You might have odd jobs, run a small business, or work seasonally to keep yourself afloat while still maintaining your lifestyle. This means your passport will have more stamps in it, but your career prospects will be more limited. Chances are, you value experience over possessions, which is admirable in itself. However, it can feel extremely daunting to have to make that transition back to a conventional lifestyle (assuming you eventually do). Not to mention, you may be perpetually torn about what your next move will be.
4. Your friends are all getting married and having babies
Your best friend just got promoted and put a downpayment on a house; another just found out she’s pregnant with her second child. Meanwhile, you’re still hooking up in the bottom bunk of a hostel dorm, praying the person at the top remains asleep through all the rattling. Living out of a suitcase means, unfortunately, that you might get left behind sometimes. This is just the price of living an extraordinary life. It helps to remember that we’re not in a race with one another. We’re allowed to move at our own pace. Some people find joy in settling down young while others find joy in doing it a little later. Neither way is right or wrong, it’s simply a matter of preference.
5. Everything you own will be crammed into a single backpack
Constantly being on the go means you have to limit what you take with you. It means having to let go of your most cherished possessions to make space for the essentials. Although you may not own very much, you have everything to gain and nothing weighing you down.
6. People back home won’t fully understand you
On the rare occasion you do make it home, you find the gap widening between you and your oldest friends and sometimes even family. The experiences you’ve had are unique in a way that not everyone will want to converse about them, and this can feel very isolating. Take it as a compliment, because that lack of understanding is merely a sign of all your growth.
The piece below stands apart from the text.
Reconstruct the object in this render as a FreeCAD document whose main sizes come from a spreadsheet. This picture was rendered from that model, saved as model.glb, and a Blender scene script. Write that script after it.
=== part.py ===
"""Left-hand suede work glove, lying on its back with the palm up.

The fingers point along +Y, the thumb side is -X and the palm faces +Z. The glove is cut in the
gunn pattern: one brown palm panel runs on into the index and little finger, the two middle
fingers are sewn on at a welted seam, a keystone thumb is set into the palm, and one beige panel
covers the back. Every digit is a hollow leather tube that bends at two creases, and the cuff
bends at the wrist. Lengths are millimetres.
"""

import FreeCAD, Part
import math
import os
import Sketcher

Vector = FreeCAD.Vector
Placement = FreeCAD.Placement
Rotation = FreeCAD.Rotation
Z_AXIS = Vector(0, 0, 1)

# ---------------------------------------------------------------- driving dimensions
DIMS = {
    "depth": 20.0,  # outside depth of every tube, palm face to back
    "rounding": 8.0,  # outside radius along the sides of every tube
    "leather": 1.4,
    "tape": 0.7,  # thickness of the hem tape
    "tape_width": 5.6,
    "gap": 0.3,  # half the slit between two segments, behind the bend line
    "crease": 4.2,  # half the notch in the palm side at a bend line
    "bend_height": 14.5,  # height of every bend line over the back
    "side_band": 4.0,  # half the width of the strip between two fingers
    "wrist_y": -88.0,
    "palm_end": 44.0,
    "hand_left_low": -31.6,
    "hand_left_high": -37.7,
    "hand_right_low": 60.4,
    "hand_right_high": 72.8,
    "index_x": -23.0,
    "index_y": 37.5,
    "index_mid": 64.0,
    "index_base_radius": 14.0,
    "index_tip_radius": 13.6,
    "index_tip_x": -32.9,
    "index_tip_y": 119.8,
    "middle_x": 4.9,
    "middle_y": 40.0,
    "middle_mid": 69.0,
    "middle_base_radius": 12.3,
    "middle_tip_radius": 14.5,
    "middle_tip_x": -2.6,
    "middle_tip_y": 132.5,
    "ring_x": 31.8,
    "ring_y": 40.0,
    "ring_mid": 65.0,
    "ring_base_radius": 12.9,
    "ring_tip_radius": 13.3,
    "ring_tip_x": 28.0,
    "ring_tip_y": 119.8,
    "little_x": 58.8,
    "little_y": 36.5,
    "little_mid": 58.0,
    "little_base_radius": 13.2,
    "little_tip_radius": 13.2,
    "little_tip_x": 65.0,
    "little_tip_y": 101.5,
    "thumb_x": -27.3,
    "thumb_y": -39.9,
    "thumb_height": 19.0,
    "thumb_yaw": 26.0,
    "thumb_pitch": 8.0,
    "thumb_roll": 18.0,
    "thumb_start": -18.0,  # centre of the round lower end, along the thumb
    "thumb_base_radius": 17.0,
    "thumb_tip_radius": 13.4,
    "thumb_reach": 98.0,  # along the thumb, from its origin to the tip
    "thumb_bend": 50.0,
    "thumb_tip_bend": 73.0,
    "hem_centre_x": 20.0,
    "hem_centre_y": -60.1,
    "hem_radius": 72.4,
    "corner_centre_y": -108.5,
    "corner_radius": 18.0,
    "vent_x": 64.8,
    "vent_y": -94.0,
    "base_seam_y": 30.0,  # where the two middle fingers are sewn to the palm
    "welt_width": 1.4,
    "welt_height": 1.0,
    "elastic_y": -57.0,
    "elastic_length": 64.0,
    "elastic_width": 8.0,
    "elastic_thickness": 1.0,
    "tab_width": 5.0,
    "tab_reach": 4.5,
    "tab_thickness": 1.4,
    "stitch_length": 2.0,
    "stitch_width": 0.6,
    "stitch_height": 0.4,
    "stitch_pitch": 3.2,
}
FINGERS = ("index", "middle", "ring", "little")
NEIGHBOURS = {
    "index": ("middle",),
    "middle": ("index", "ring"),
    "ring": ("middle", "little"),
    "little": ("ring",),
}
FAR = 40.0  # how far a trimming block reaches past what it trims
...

7. You’re either completely alone or can’t get a second of privacy
Sometimes it’s late at night in your hotel room and all you’re craving is some decent company, other times you’re sandwiched between 50 boisterous travelers on a bus without air conditioning in summer. You’re used to shared dorms, shared bathrooms, shared everything. The ability to be both alone and social is a skill lacked by many, one that you’ve most likely refined over the years.
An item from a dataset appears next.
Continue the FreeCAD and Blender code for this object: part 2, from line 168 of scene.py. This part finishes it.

8. You miss every event happening back home
You will miss birthdays, holidays, weddings, baby showers, graduations, and maybe even funerals. Living overseas makes it difficult to be there for every event, and although you’ll be missing a lot you’ll be making up for it with your own once-in-a-lifetime memories. Just make sure to document them so you can look back on all the adventures that are worth remembering.
9. Your bank account is depressing to look at
Although saving may not be your forte, you sure know how to spend well. You spend on all the things that will last forever: memories. You prefer buying plane tickets over clothes or guided tours over electronics because you know that travel is one of the best investments a person can make. It can feel defeating when you compare yourself to others, but rather than compare a pineapple to a banana, compare yourself with other pineapples. It wouldn’t be a fair comparison anyway when you consider all the places you’ve been.
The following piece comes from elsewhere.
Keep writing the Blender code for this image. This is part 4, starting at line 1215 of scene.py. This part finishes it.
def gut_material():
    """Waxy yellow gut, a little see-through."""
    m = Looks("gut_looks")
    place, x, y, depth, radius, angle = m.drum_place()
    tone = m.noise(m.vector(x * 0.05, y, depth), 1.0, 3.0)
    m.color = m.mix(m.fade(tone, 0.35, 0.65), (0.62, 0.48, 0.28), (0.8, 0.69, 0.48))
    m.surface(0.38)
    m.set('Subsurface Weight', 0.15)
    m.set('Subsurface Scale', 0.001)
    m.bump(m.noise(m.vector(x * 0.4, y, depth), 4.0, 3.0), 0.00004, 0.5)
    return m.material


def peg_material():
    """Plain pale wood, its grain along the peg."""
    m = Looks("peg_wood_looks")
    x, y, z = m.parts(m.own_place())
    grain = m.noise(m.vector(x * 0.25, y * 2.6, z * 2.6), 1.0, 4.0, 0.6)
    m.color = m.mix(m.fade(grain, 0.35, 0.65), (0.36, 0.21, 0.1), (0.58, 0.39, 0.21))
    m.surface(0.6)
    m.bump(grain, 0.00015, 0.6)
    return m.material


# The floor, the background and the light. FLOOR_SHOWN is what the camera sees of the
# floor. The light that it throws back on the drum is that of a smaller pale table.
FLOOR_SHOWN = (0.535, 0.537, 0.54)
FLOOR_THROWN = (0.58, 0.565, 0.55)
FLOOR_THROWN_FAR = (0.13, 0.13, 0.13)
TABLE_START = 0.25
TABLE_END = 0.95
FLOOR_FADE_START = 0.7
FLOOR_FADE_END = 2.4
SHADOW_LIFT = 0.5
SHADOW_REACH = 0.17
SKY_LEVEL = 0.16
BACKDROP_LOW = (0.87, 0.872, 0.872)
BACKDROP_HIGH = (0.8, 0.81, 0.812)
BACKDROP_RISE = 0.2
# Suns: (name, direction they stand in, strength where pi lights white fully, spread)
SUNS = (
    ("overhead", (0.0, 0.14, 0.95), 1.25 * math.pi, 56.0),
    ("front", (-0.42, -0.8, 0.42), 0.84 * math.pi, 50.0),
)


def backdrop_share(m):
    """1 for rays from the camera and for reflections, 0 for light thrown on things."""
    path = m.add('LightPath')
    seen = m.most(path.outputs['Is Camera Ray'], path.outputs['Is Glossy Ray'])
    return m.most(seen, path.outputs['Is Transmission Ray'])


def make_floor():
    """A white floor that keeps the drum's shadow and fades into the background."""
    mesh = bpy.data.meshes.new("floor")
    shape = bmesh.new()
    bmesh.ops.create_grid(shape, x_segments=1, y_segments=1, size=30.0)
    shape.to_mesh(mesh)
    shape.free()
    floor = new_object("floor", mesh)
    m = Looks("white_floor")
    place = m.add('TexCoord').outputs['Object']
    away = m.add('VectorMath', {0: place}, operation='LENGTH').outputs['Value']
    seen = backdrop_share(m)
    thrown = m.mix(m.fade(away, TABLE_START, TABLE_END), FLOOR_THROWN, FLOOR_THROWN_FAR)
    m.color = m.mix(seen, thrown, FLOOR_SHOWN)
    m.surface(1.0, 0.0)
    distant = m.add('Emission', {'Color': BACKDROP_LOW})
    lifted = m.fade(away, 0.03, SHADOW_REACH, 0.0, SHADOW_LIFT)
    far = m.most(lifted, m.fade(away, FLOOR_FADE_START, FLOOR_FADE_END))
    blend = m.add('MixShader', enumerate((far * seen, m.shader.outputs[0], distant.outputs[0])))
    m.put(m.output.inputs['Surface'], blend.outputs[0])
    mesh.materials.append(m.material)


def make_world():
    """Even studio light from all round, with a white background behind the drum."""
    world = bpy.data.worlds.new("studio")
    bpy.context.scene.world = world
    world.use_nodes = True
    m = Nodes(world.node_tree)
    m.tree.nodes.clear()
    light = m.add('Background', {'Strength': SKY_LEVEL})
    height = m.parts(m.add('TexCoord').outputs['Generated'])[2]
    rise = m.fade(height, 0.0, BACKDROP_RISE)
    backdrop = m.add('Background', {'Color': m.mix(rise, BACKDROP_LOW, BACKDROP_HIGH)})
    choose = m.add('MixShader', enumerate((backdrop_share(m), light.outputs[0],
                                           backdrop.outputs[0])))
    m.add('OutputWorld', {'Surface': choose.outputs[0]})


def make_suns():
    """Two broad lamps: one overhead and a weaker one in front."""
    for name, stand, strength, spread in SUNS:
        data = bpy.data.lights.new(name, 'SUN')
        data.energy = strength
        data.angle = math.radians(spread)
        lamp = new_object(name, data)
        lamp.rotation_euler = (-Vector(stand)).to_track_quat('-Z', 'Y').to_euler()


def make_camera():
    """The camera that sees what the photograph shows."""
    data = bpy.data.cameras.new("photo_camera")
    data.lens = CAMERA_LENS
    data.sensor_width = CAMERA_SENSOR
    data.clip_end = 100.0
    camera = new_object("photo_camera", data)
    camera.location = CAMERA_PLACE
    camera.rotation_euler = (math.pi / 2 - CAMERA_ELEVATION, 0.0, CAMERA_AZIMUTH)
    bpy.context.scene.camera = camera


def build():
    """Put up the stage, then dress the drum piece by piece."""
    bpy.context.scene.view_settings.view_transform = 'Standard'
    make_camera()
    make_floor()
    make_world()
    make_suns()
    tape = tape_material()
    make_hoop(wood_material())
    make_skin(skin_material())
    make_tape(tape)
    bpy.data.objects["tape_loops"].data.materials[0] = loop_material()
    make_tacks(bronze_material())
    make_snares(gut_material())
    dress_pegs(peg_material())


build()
10. You lack a true “home”
Lacking a true home means that sometimes you’ll be staying with friends and family in between your travels. Even if you’re staying with the most welcoming people in the world, it can still feel like you’re a burden. Not having a steady home environment can make even the best of us feel anxious about where we’re staying next, and fairly consistently too.
11. You know in your heart you’ll never be able to stop
Even once you reach the point of wanting to settle down, that longing of being someplace far away will never escape you. It will find you even in the best of times because once you feel that itch, you’ll always want to scratch. That doesn’t mean you can never find happiness while remaining in one location, it just means your curious spirit will never cease.